Another peer-reviewed study shows that each dollar spent on EU climate policies will generate a total long-term climate benefit of just three cents. And, despite the cheer coming from France, the Paris accord is just as off-balance: at a US$1-2 trillion annual cost, the United Nations itself estimates that it is on track to achieve 1 per cent of what would be needed to keep temperature rises under 2 deg Celsius.

[Short version: it will take a lot of effort for very little effect.]

We need smarter, cheaper options. My think tank, the Copenhagen Consensus, asked 27 of the world’s top climate economists to explore all the feasible policy responses, and we concluded that the best long-term investment is in green energy research and development.

For every dollar spent, US$11 of climate damage would be avoided. That makes much more sense than spending a fortune on CO2 cuts that do next to nothing.

Countries should ease up on their current, inefficient climate policies and instead increase spending on green R&D.

Only innovation can shift the price of future green energy below fossil fuels, thereby impelling everyone to switch. We also need cheap, effective adaptation, to avoid the worst climate damage.

And the main source of vulnerability to future climate damage is poverty: the poor will be hit the hardest, as they are by every other global challenge.

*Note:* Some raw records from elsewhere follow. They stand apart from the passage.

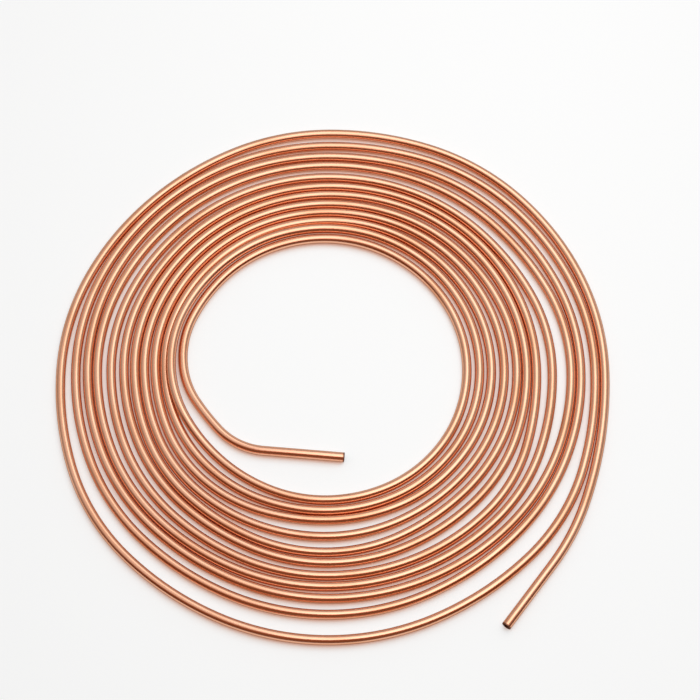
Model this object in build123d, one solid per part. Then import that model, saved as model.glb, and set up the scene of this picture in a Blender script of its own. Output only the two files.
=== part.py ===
from build123d import *
import math
import os

# A flat, loosely wound coil of one round copper tube, lying on a floor at z = 0.
# Lengths are in millimetres. Angles are in degrees, anticlockwise from +X, seen from above.

# The tube stock
tube_od = 4.76
tube_wall = 0.71
tube_length = 7620.0
rim_chamfer = 0.2

# The eye is the innermost turn, given at every eighth of a turn from its last place on the floor
# round to the start of the second turn, by how far it stands out from the eye's radius.
eye_radius = 69.35
first_clock = 180.0
steps_per_turn = 8
eye_bulges = [3.0, 4.5, 3.5, 1.0, 0.0, 0.0, 0.0, 2.0, 9.0]
eye_exit_slope = 9.0

# Clear space between each turn and the turn inside it, one row a turn from the eye outwards.
# Columns are the clock angles 135, 90, 45, 0, 315, 270, 225 and 180. Where the space is under
# zero, the turn is pushed in and the turn inside it rides up on its shoulder. A longer tube goes
# on as the table ends.
running_clearance = 0.12
turn_gaps = [
    [0.0, 0.5, 1.5, 1.5, 1.0, 0.5, 2.0, -1.5],
    [-0.5, -0.1, 0.5, 1.0, 0.5, 0.0, 1.5, 0.0],
    [0.0, 0.0, 1.0, 1.5, 1.5, 3.5, 1.0, 0.5],
    [0.0, 0.0, 0.5, 1.5, 1.5, 3.0, 0.5, 0.0],
    [0.0, 0.5, 1.0, 0.0, 2.0, 0.5, 0.0, 0.5],
    [0.0, 0.0, 0.0, 0.0, 3.0, 1.5, 2.0, 1.5],
    [1.0, 0.5, 0.0, 3.0, 1.0, 0.5, 1.5, 2.0],
    [2.0, 2.0, 3.0, 4.5, 1.6, 1.0, 0.0, 0.0],
    [1.0, 0.5, 2.0, 0.0, 0.5, 3.0, 2.5, 1.0],
    [0.5, 1.5, 2.5, 2.2, 7.3, 7.5, 6.5, 2.5],
    [0.0, 2.5, 1.5, 0.0],
]

# The inner end is bent off the eye into a straight lead that points across the eye.
lead_length = 40.0
lead_inset = 15.4
lead_foot_angle = 234.0
lead_direction = -5.0
lead_bend_radius = 34.0
lead_bend_angle = 43.0

# The outer end springs off the winding in a wider bend, then bends in again and runs out straight.
spring_length = 64.0
spring_radius = 210.0
tail_bend_length = 35.0
tail_bend_radius = 120.0
tail_length = 38.0

tube_radius = tube_od / 2
bore_radius = tube_radius - tube_wall
touching_pitch = tube_od + running_clearance
step_angle = 360.0 / steps_per_turn


def polar(radius, angle, height=0.0):
    """The point at a radius and clock angle, at a height."""
    turn = math.radians(angle)
    return Vector(radius * math.cos(turn), radius * math.sin(turn), height)


def even_slope(before, here, after):
    """A slope that never carries a curve past its given values."""
    rise = here - before
    next_rise = after - here
    if rise * next_rise <= 0:
        return 0.0
    return 2 * rise * next_rise / (rise + next_rise)


def gap_at(place):
    """Clear space between a place on the winding and the turn inside it."""
    spaces = [space for row in turn_gaps for space in row]
    index = place - len(eye_bulges)
    return spaces[min(index, len(spaces) - 1)]


def winding_places(count):
    """Points and headings along the winding, from the end of the eye outwards."""
    radii = [eye_radius + bulge for bulge in eye_bulges]
    lifts = [0.0] * (count + 2)
    first = len(radii)
    for place in range(first, count + 2):
        pitch = touching_pitch + gap_at(place)
        radii.append(radii[place - steps_per_turn] + pitch)
        if pitch < touching_pitch:
            lifts[place - steps_per_turn] = math.sqrt(touching_pitch**2 - pitch**2)
    slopes = [eye_exit_slope]
    for place in range(1, first):
        slopes.append((radii[place + 1] - radii[place - 1]) / 2)
    opening = [radii[first - 1] - radii[0] - touching_pitch]
    opening += [gap_at(place) for place in range(first, count + 2)]
    for place in range(first, count + 1):
        here = place - first + 1
        spread = even_slope(opening[here - 1], opening[here], opening[here + 1])
        slopes.append(slopes[place - steps_per_turn] + spread)
    places = []
    step = math.radians(step_angle)
    for place in range(count + 1):
        clock = first_clock - place * step_angle
        point = polar(radii[place], clock, tube_radius + lifts[place])
        climb = even_slope(lifts[max(place - 1, 0)], lifts[place], lifts[place + 1])
        outward = polar(slopes[place] / step, clock)
        forward = polar(radii[place], clock - 90)
        places.append((point, (outward + forward + Vector(0, 0, climb / step)).normalized()))
    return places


def two_arcs(start, heading, end, end_heading):
    """Two arcs that leave one point and meet the next along their headings."""
    span = end - start
    both = heading + end_heading
    turn = 2 * (1 - heading.dot(end_heading))
    along = span.dot(both)
    reach = (math.sqrt(along**2 + turn * span.dot(span)) - along) / turn
    corner = start + heading * reach
    next_corner = end - end_heading * reach
    middle = (corner + next_corner) * 0.5
    middle_heading = (next_corner - corner).normalized()
    return [TangentArc(start, middle, tangent=heading), TangentArc(middle, end, tangent=middle_heading)]


def lead_pieces(end, end_heading):
    """The straight lead, its bend and the arcs that join it to the winding."""
    foot = polar(eye_radius - lead_inset, lead_foot_angle, tube_radius)
    tip = foot + polar(lead_length, lead_direction)
    straight = Line(tip, foot)
    heading = polar(1, lead_direction + 180)
    bend_centre = foot + polar(lead_bend_radius, lead_direction + 90)
    bend_end = bend_centre + polar(lead_bend_radius, lead_direction - 90 - lead_bend_angle)
    bend = TangentArc(foot, bend_end, tangent=heading)
    return [straight, bend] + two_arcs(bend_end, bend % 1, end, end_heading)


def tail_pieces(start, heading):
    """The outer end's two bends and its straight run."""
    spring_turn = math.degrees(spring_length / spring_radius)
    spring = JernArc(start, heading, spring_radius, -spring_turn)
    bend_turn = math.degrees(tail_bend_length / tail_bend_radius)
    bend = JernArc(spring @ 1, spring % 1, tail_bend_radius, -bend_turn)
    end = bend @ 1
    return [spring, bend, Line(end, end + (bend % 1) * tail_length)]


def tube_path():
    """The tube's centre line, wound outwards until only the outer end is left."""
    shortest_turn = 2 * math.pi * eye_radius
    count = math.ceil(tube_length / shortest_turn) * steps_per_turn
    places = winding_places(count)
    pieces = lead_pieces(*places[0])
    for (point, heading), (next_point, next_heading) in zip(places, places[1:]):
        pieces += two_arcs(point, heading, next_point, next_heading)
    left = tube_length - spring_length - tail_bend_length - tail_length
    wound = []
    for piece in pieces:
        if piece.length >= left:
            break
        wound.append(piece)
        left -= piece.length
    last = piece.trim(0, left / piece.length)
    return Wire(wound + [last] + tail_pieces(last @ 1, last % 1))


def hollow_tube(path):
    """The tube swept along its centre line, its cut ends slightly rounded off outside."""
    section = Plane(path @ 0, z_dir=path % 0) * (Circle(tube_radius) - Circle(bore_radius))
    tube = sweep(section, path)
    ends = (path @ 0, path @ 1)
    rims = []
    for edge in tube.edges().filter_by(GeomType.CIRCLE):
        off_end = min((edge.arc_center - end).length for end in ends)
        if off_end < tube_wall and edge.radius > tube_radius - tube_wall / 2:
            rims.append(edge)
    return chamfer(rims, rim_chamfer)


centre_line = tube_path()
wound_tube = hollow_tube(centre_line)
box = wound_tube.bounding_box()
stand = Vector(-box.center().X, -box.center().Y, -box.min.Z)
copper_tube = wound_tube.moved(Location(stand))
copper_tube.label = "copper_tube"

os.makedirs("parts", exist_ok=True)
export_step(copper_tube, "parts/copper_tube.step")

straight_volume = math.pi * (tube_radius**2 - bore_radius**2) * centre_line.length
print("length", round(centre_line.length, 2), "size", box.size)
print("volume", round(copper_tube.volume, 1), "and as straight tube", round(straight_volume, 1))
print("winding centre", stand)
for name, place in (("inner end", 0), ("outer end", 1)):
    print(name, centre_line @ place + stand, "heading", centre_line % place)
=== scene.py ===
import math

import bpy
import numpy as np
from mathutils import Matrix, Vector


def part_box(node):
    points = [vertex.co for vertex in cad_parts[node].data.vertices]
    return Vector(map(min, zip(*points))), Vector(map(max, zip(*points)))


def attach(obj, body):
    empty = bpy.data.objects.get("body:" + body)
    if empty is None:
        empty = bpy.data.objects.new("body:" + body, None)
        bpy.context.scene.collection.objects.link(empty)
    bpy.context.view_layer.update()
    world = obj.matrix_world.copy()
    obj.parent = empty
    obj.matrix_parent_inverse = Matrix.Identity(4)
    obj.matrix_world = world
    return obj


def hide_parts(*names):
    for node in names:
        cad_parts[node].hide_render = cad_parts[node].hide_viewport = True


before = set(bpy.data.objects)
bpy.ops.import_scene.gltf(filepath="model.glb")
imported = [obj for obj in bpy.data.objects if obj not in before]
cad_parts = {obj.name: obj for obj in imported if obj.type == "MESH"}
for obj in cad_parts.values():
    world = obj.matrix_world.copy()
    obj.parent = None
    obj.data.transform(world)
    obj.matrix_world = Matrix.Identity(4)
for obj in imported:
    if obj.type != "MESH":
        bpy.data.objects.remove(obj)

scene = bpy.context.scene
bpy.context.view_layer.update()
mm = 0.001


class Value:
    # wraps one socket; an expression on values adds its Math nodes

    def __init__(self, nodes, socket):
        self.nodes = nodes
        self.socket = socket

    def math(self, operation, other=0.0):
        return self.nodes.add("ShaderNodeMath", {"operation": operation}, {0: self, 1: other})

    def __add__(self, other):
        return self.math("ADD", other)

    def __mul__(self, other):
        return self.math("MULTIPLY", other)

    def __sub__(self, other):
        return self.math("SUBTRACT", other)

    def __rsub__(self, other):
        return self * -1.0 + other

    __radd__ = __add__
    __rmul__ = __mul__

    def step(self, low, high):
        # 0 up to low, 1 from high on, smooth between
        return self.nodes.add("ShaderNodeMapRange", {"interpolation_type": "SMOOTHSTEP"},
                              {"Value": self, "From Min": low, "From Max": high})

    def also(self, output):
        # another output of the same node
        return Value(self.nodes, self.socket.node.outputs[output])

    def parts(self):
        # the x, y and z of a vector
        x = self.nodes.add("ShaderNodeSeparateXYZ", None, {"Vector": self})
        return x, x.also("Y"), x.also("Z")


class Nodes:
    # the nodes of one material or world

    def __init__(self, owner, outputKind):
        owner.use_nodes = True
        self.owner = owner
        self.tree = owner.node_tree
        self.tree.nodes.clear()
        self.end = self.tree.nodes.new(outputKind)

    def add(self, kind, settings=None, sockets=None, output=0):
        # settings go on first, then each socket gets its number, colour or link
        node = self.tree.nodes.new(kind)
        for key, setting in (settings or {}).items():
            setattr(node, key, setting)
        for key, given in (sockets or {}).items():
            if isinstance(given, Value):
                self.tree.links.new(given.socket, node.inputs[key])
            else:
                node.inputs[key].default_value = given
        return Value(self, node.outputs[output])

    def mix(self, part, first, second):
        # the first colour where part is 0, the second where it is 1; in a colour Mix they are
        # inputs 6 and 7, and the result is output 2
        return self.add("ShaderNodeMix", {"data_type": "RGBA"},
                        {"Factor": part, 6: first, 7: second}, output=2)

    def show(self, shader):
        self.tree.links.new(shader.socket, self.end.inputs["Surface"])
        return self.owner


def newMaterial(name):
    return Nodes(bpy.data.materials.new(name), "ShaderNodeOutputMaterial")


# Lengths are in millimetres here and become metres in the mesh. Clock angles are in degrees,
# anticlockwise from +X, and the tube winds clockwise from the eye outwards.
winding = {
    "eyeRadius": 69.35,
    "firstClock": 180.0,  # where the eye begins
    "stepsPerTurn": 8,
    "eyeBulges": [3.0, 4.5, 3.5, 1.0, 0.0, 0.0, 0.0, 2.0, 9.0],  # how far the eye stands out
    "eyeExitSlope": 9.0,  # how far a step it still moves outwards at the first of these places
    "clearance": 0.12,  # between turns that touch
    "gaps": [  # clear space to the turn inside, a row a turn, at 135, 90, 45, 0, 315, 270, 225, 180
        [0.0, 0.5, 1.5, 1.5, 1.0, 0.5, 2.0, -1.5],
        [-0.5, -0.1, 0.5, 1.0, 0.5, 0.0, 1.5, 0.0],
        [0.0, 0.0, 1.0, 1.5, 1.5, 3.5, 1.0, 0.5],
        [0.0, 0.0, 0.5, 1.5, 1.5, 3.0, 0.5, 0.0],
        [0.0, 0.5, 1.0, 0.0, 2.0, 0.5, 0.0, 0.5],
        [0.0, 0.0, 0.0, 0.0, 3.0, 1.5, 2.0, 1.5],
        [1.0, 0.5, 0.0, 3.0, 1.0, 0.5, 1.5, 2.0],
        [2.0, 2.0, 3.0, 4.5, 1.6, 1.0, 0.0, 0.0],
        [1.0, 0.5, 2.0, 0.0, 0.5, 3.0, 2.5, 1.0],
        [0.5, 1.5, 2.5, 2.2, 7.3, 7.5, 6.5, 2.5],
        [0.0, 2.5, 1.5, 0.0, 0.0, 0.0, 0.0, 0.0],
    ],
    "leadLength": 40.0,  # the straight inner end, which points across the eye
    "leadInset": 15.4,
    "leadFootAngle": 234.0,
    "leadDirection": -5.0,
    "leadBendRadius": 34.0,
    "leadBendAngle": 43.0,
    "springLength": 64.0,  # the outer end springs off in a wide bend
    "springRadius": 210.0,
    "tailBendLength": 35.0,  # bends in again
    "tailBendRadius": 120.0,
    "tailLength": 38.0,  # and runs out straight
}

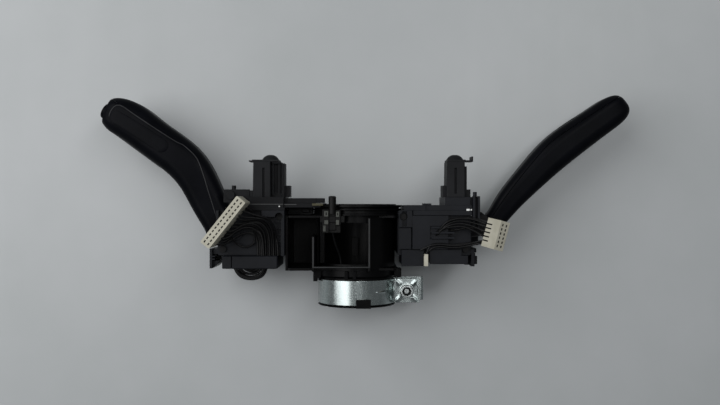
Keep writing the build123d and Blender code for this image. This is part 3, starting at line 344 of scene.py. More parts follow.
left_more = [
    [
        (-0.08174, 0.03402, 0.0274), (-0.07905, 0.0329, 0.0262), (-0.0722, 0.0392, 0.0236),
        (-0.0652, 0.0409, 0.0222), (-0.0598, 0.0372, 0.0206), (-0.0581, 0.0300, 0.0196),
        (-0.0582, 0.0228, 0.0195),
    ],
    [
        (-0.07832, 0.03832, 0.0286), (-0.07563, 0.03721, 0.0274), (-0.0690, 0.0425, 0.0250),
        (-0.0620, 0.0428, 0.0232), (-0.0568, 0.0382, 0.0212), (-0.0556, 0.0300, 0.0196),
        (-0.0558, 0.0228, 0.0195),
    ],
    [
        (-0.07458, 0.04302, 0.0252), (-0.07189, 0.0419, 0.0240), (-0.0654, 0.0440, 0.0226),
        (-0.0590, 0.0436, 0.0218), (-0.0545, 0.0390, 0.0206), (-0.0532, 0.0300, 0.0196),
        (-0.0534, 0.0228, 0.0195),
    ],
    [
        (-0.07085, 0.04772, 0.0310), (-0.06816, 0.0466, 0.0298), (-0.0614, 0.0462, 0.0276),
        (-0.0552, 0.0452, 0.0254), (-0.0515, 0.0400, 0.0226), (-0.0508, 0.0300, 0.0196),
        (-0.0510, 0.0228, 0.0195),
    ],
    [
        (-0.06711, 0.05241, 0.0265), (-0.06442, 0.05129, 0.0253), (-0.0616, 0.0470, 0.0232),
        (-0.0586, 0.0430, 0.0208), (-0.0532, 0.0408, 0.0196), (-0.0486, 0.0340, 0.0188),
        (-0.0482, 0.0228, 0.0188),
    ],
    [
        (-0.08486, 0.03011, 0.0264), (-0.08217, 0.02899, 0.0252), (-0.0772, 0.0322, 0.0216),
        (-0.0708, 0.0364, 0.0206), (-0.0642, 0.0372, 0.0192), (-0.0606, 0.0330, 0.0186),
        (-0.0606, 0.0228, 0.0186),
    ],
    [
        (-0.08019, 0.03598, 0.0244), (-0.0775, 0.03486, 0.0232), (-0.0740, 0.0300, 0.0196),
        (-0.0680, 0.0274, 0.0186), (-0.0622, 0.0306, 0.0188), (-0.0626, 0.0376, 0.0202),
        (-0.0600, 0.0386, 0.0216), (-0.0570, 0.0330, 0.0212), (-0.0570, 0.0228, 0.0208),
    ],
]
more_wires("left", left_more)
right_more = [
    [
        (0.07971, 0.04065, 0.02856), (0.07801, 0.04111, 0.02565), (0.0704, 0.0434, 0.0240),
        (0.0625, 0.0446, 0.0232), (0.0550, 0.0424, 0.0236), (0.0508, 0.0372, 0.0226),
        (0.0490, 0.0354, 0.0204),
    ],
    [
        (0.07815, 0.03486, 0.02856), (0.07646, 0.03531, 0.02565), (0.0700, 0.0392, 0.0244),
        (0.0640, 0.0412, 0.0236), (0.0560, 0.0404, 0.0238), (0.0528, 0.0390, 0.0228),
        (0.0502, 0.0386, 0.0204),
    ],
    [
        (0.07718, 0.03056, 0.02846), (0.07548, 0.03102, 0.02555), (0.0676, 0.0288, 0.0236),
        (0.0588, 0.0276, 0.0226), (0.0508, 0.0289, 0.0226), (0.0448, 0.0272, 0.0224),
        (0.0429, 0.0236, 0.0206),
    ],
    [
        (0.07752, 0.03193, 0.02846), (0.07583, 0.03239, 0.02555), (0.0678, 0.0301, 0.0243),
        (0.0590, 0.0289, 0.0235), (0.0508, 0.0303, 0.0232), (0.0440, 0.0290, 0.0226),
        (0.0394, 0.0262, 0.0208),
    ],
    [
        (0.07893, 0.03775, 0.02856), (0.07723, 0.03821, 0.02565), (0.0702, 0.0413, 0.0248),
        (0.0632, 0.0430, 0.0243), (0.0556, 0.0415, 0.0246), (0.0518, 0.0384, 0.0230),
        (0.0492, 0.0374, 0.0204),
    ],
    [
        (0.08005, 0.04220, 0.02856), (0.07836, 0.04266, 0.02565), (0.0708, 0.0455, 0.0244),
        (0.0628, 0.0462, 0.0238), (0.0552, 0.0440, 0.0241), (0.0514, 0.0398, 0.0230),
        (0.0498, 0.0366, 0.0204),
    ],
]
more_wires("right", right_more)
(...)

So, lifting people out of poverty will help more than anything else.

Despite lofty rhetoric from Paris, all the best intentions on the planet will count for little if it turns out that our climate “solution” was just another policy that cost the planet far more than it gained.

PROJECT SYNDICATE



ABOUT THE AUTHOR:
Bjørn Lomborg is Director of the Copenhagen Consensus Center and a visiting professor at the Copenhagen Business School.


[The author is a known critic of "Feel good environmentalism" and makes no secret of his skepticism for "high cost low effect" efforts to "save the planet". So his alternative views are interesting but should be checked and tested. However, it is also refreshing that when almost everyone in the world is going green to feel good, he questions the real value of many of the initiatives and efforts. And that is worth hearing.]